A bitter stand-off between Finance Minister Pravin Gordhan and Hawks boss Berning Ntlemeza has taken a turn for the worse, with Ntlemeza giving Gordhan an ultimatum to answer his 27 questions by tomorrow or face the consequences.
In a strongly-worded letter dispatched to Gordhan – through his lawyers yesterday – Ntlemeza says he will grant Gordhan until tomorrow at 4pm to answer “the questions I have given to him (Gordhan), but I will not accede to an indefinite period of indulgence as proposed in your letter.
“I therefore grant your client an extension of until Monday, March 14, 4pm, to answer the questions.”
Just days before he delivered his Budget speech last month, Ntlemeza sent Gordhan 27 questions relating to the controversial High Risk Investigative Unit that was formed during his tenure as SA Revenue Service (Sars) commissioner.
The so-called “rogue unit” is accused of having conducted illegal spying on taxpayers and politicians.
Gordhan missed Ntlemeza’s deadline citing lack of sufficient time because of his preparations for the Budget speech.
In his response to Ntlemeza on March 2, Gordhan asked on what authority Ntlemeza was questioning him.

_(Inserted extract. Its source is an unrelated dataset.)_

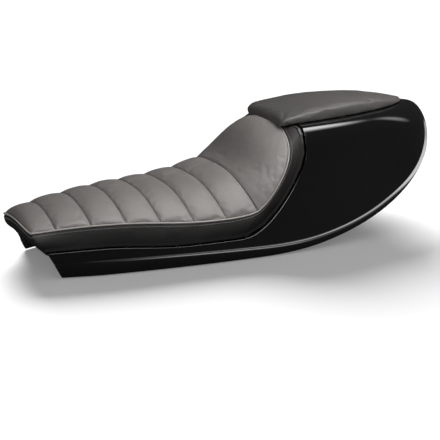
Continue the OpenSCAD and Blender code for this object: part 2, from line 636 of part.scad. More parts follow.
module pad_foam() {
    t = loop_of(pad_top);
    w = loop_of(pad_low);
    m = len(pad_top[0]) - 1;
    color("khaki") patches([[for (j = [m : -1 : 0]) [for (r = pad_top) r[j]]], [closed(t), closed(w)]],
                           [[for (k = [0 : len(w) - 1]) w[(k + fan_from) % len(w)]]]);
}
module pad_board() {
    color("dimgray") translate([0, 0, cowl_top_z + pad_gap]) linear_extrude(pad_board_t)
        polygon([for (p = loop_of(pad_base)) [p[0], p[1]]]);
}
pad_staple_rows = [1 : 3 : pad_rows - 4];
module pad_staples() {
    color("silver") for (x = [for (i = pad_staple_rows) pad_xs[i]], s = [-1, 1])
        translate([x - staple_l / 2, s * (pad_y(x) - pad_hem_w / 2) - staple_w / 2, cowl_top_z])
            cube([staple_l, staple_w, staple_t]);
}

// fixings
module at_seat_studs() {
    for (x = seat_stud_x, s = [-1, 1]) translate([x, s * seat_stud_y, deck_z(x)]) children();
}
module at_pad_studs() {
    for (x = pad_stud_x) translate([x, 0, cowl_top_z]) children();
}
// each fixing stands on the shell's outer face, z = 0, under a board at z = gap
module stud(gap) {
    translate([0, 0, gap - stud_head_t]) cylinder(r = stud_head_r, h = stud_head_t);
    reach = shell_t + washer_t + nut_h + stud_tail;
    translate([0, 0, -reach]) cylinder(r = stud_r, h = reach + gap - stud_head_t);
}
module spacer(gap) {
    difference() {
        cylinder(r = stud_head_r + hole_clear + spacer_wall, h = gap);
        translate([0, 0, -cut]) cylinder(r = stud_head_r + hole_clear, h = gap + 2 * cut);
    }
}
module washer() {
    translate([0, 0, -shell_t - washer_t]) difference() {
        cylinder(r = washer_r, h = washer_t);
        translate([0, 0, -cut]) cylinder(r = stud_r + hole_clear, h = washer_t + 2 * cut);
    }
}
module nut() {
    translate([0, 0, -shell_t - washer_t - nut_h]) difference() {
        cylinder(d = nut_af / cos(30), h = nut_h, $fn = 6);
        translate([0, 0, -cut]) cylinder(r = stud_r, h = nut_h + 2 * cut);
    }
}
module stud_hole() {
    translate([0, 0, -shell_t - cut]) cylinder(r = stud_r + hole_clear, h = shell_t + 2 * cut);
}

module seat_studs() {
    color("silver") at_seat_studs() stud(board_gap);
}
module seat_spacers() {
    color("black") at_seat_studs() spacer(board_gap);
}
module seat_washers() {
    color("silver") at_seat_studs() washer();
}
module seat_nuts() {
    color("silver") at_seat_studs() nut();
}
module pad_studs() {
    color("silver") at_pad_studs() stud(pad_gap);
}
module pad_spacers() {
    color("black") at_pad_studs() spacer(pad_gap);
}
module pad_washers() {
    color("silver") at_pad_studs() washer();
}
module pad_nuts() {
    color("silver") at_pad_studs() nut();
}

// threaded bushes bonded under the deck, where the unit bolts down to a frame
module frame_bushes() {
    color("silver") for (p = bush_places) translate([p[0], p[1], deck_z(p[0]) - shell_t]) difference() {
        union() {
            translate([0, 0, -bush_flange_t]) cylinder(r = bush_flange_r, h = bush_flange_t);
            translate([0, 0, -bush_len]) cylinder(r = bush_r, h = bush_len);
        }
        translate([0, 0, -bush_len - cut]) cylinder(r = bush_bore_r, h = bush_len + 2 * cut);
    }
}

module shell() {
    color("black") difference() {
        shell_wall();
        at_seat_studs() stud_hole();
        at_pad_studs() stud_hole();
    }
}

shell();
frame_bushes();
seat_board();
seat_foam();
ribbed_panel();
hump_panel();
side_band();
seat_welt();
seat_staples();
seat_spacers();
seat_studs();
seat_washers();
seat_nuts();
pad_board();
pad_foam();
pad_cover();
pad_staples();
pad_spacers();
pad_studs();
pad_washers();
pad_nuts();
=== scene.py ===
"""A cafe racer seat unit: gloss moulded shell, sewn seat cushion and tail pad, in a pale studio.

Sizes are in millimetres in the part's own frame, and become metres where a mesh is made.
"""

import math

import bmesh
import bpy
import numpy as np
from mathutils import Matrix, Vector, noise


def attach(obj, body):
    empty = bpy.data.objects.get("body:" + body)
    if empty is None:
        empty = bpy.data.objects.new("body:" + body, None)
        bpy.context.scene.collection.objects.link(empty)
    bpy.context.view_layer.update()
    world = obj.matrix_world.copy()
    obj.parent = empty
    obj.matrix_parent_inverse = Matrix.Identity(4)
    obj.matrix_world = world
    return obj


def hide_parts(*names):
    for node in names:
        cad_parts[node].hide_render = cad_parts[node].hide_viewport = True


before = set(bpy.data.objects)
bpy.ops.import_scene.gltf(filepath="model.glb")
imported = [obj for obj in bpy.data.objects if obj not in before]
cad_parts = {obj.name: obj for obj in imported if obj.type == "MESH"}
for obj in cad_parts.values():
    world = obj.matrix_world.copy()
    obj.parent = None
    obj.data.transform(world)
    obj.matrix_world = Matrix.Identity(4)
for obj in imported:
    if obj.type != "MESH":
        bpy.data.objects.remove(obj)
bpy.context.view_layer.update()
MM = 0.001

# Colours of leather, piping and thread, in linear light
# The top's colour is painted light: it is the same black leather as the side band, made much lighter as if lit
# from above
TOP_PAINTED_LIGHT_COLOR = (0.158, 0.147, 0.139)
TOP_ROUGH = 0.50
# The side band's colour is painted shade: the same leather as the top, made much darker as if facing away from
# the light
SIDE_PAINTED_SHADE_COLOR = (0.0125, 0.0108, 0.0102)
PAD_COLOR = (0.068, 0.064, 0.061)
# The piping's light colour is a painted highlight along the rounded welt
PIPING_PAINTED_HIGHLIGHT_COLOR = (0.32, 0.300, 0.285)
THREAD_COLOR = (0.012, 0.011, 0.010)
TOPSTITCH_COLOR = (0.20, 0.185, 0.175)

# Studio, in metres: the floor, the fill, the lamp behind, and the black cards round the mirror finish
FLOOR_Z = -0.001
FLOOR_COLOR = (0.62, 0.62, 0.62)
FLOOR_GLOW = 0.16
WORLD_FILL = 0.35
FLAG_GRAY = 0.03
FLOOR_LIGHT_FROM = (0.25, 0.82, 0.51)
FLOOR_LIGHT_SPREAD = 30
FLOOR_LIGHT = 8.0
FLOOR_HALF = 9.0
FLAG_REACH = 3.2
FLAG_FOOT = -0.002
FLAG_TOP = 3.0
FLAG_TABLE_LIFT = 0.0005

# Camera solved on the photo: metres, degrees, and millimetres of lens and film
CAMERA_TARGET = (-0.0175, -0.0191, 0.0300)
CAMERA_BEARING = -28
CAMERA_RISE = 17.603
CAMERA_DISTANCE = 2.24639
CAMERA_LENS = 118.36
CAMERA_FILM = 36

# Tail pad: outline, gap over the cowl with the board's thickness, and its cloth
PAD_EDGE = 0.74
PAD_SECTION = 2.6
PAD_MIN_H = 6.5
PAD_CORNER = 8
PAD_FRONT_ROWS = (0, 0.5, 1.3, 2.6, 4.4, 6.6, 9.2)
PAD_NOSE_OUT = 6
PAD_NOSE_DROP = 4.5
PAD_GAP = 2.2
PAD_BOARD_T = 2.5
PAD_LIFT = PAD_GAP + PAD_BOARD_T
PAD_PRESSURE = 4.0
PAD_GROWTH = 0.003
PAD_SWELL_CAP = 1.2
# Its side, ring by ring: how far out, and what share of the way down
PAD_SIDE_RINGS = ((1.1, 0.035), (2.2, 0.13), (3.0, 0.30), (3.5, 0.50), (3.5, 0.70), (3.1, 0.88),
                  (2.2, 0.97), (-2.5, 1.0), (-6.5, 1.0), (-8.0, 1.0), (-8.0, 0.93))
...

Speaking through his lawyers, he asked Ntlemeza if he was “investigating any offence” and what the nature of that offence was. However, an unapologetic Hawks boss on Friday told Gordhan that the unit reserved its rights to invoke other powers conferred on it by law to ensure its investigation was not obstructed “by unco-operative conduct warranting resorting to other forms to ensure compliance”.
Ntlemeza said “Gordhan’s co-operation will be highly appreciated”.
In terms of the law, the Hawks may use Section 205 to compel Gordhan to answer the 27 questions on the “rogue unit”.
The “unit” is accused of illegally intercepting phone calls of taxpayers, bugging the offices of National Prosecuting Authority investigators, who were probing the then-police commissioner Jackie Selebi. The unit was formed in 2007 when Gordhan was still at Sars.
In his latest missive, Ntlemeza tells Gordhan that his response wasn’t “helpful because it does not say how many more days” he requires to answer the questions.
According to Ntlemeza, there is also no explanation from Gordhan as to why he waited till the last day to ask for an extension “when it seems that he (Gordhan) knew from the date he received my questions that he was not going to meet the deadline”.
In a letter to Gordhan’s lawyers, Ntlemeza says: “Your client should be aware of the powers of the DPCI as contained in Chapter 6A of the SAPS Act, and I have no doubt that your client respects those powers and the mandate of the DPCI to investigate independently and without fear, favour or prejudice.”
“Your question as to on what authority do I direct the questions to your client’ is baffling, and requires no response except to refer you to the powers of act, but I should add that I am not entering into a debate with you on this matter. All I require is for your client to co-operate by answering the questions that I have sent to him.”
Ntlemeza said it was important for Gordhan to co-operate with the investigation. He said the Hawks regarded this matter as important and it had identified Gordhan as one of the people who may have relevant information in assisting the investigation.
In a letter to Minister of State Security David Mahlobo in January, Ntlemeza stated that the police investigators believe they had prima facie evidence of the contravention of the Regulation of Interception of Communications and Provision of Communications-Related Information Act, 2002 (Act 70 of 2002). The unit was shut down by tax chief Tom Moyane last year following claims of illegal intelligence gathering. Moyane is a embroiled in an ugly dispute with Gordhan.
Hawks spokesman Brigadier Hangwani Mulaudzi refused to comment saying he would not be dealing with this matter through the media.
ANC secretary-general Gwede Mantashe has previously leapt to Gordhan’s defence and accused Ntlemeza of economic sabotage for sending his questions to Gordhan just days before he delivered his budget speech.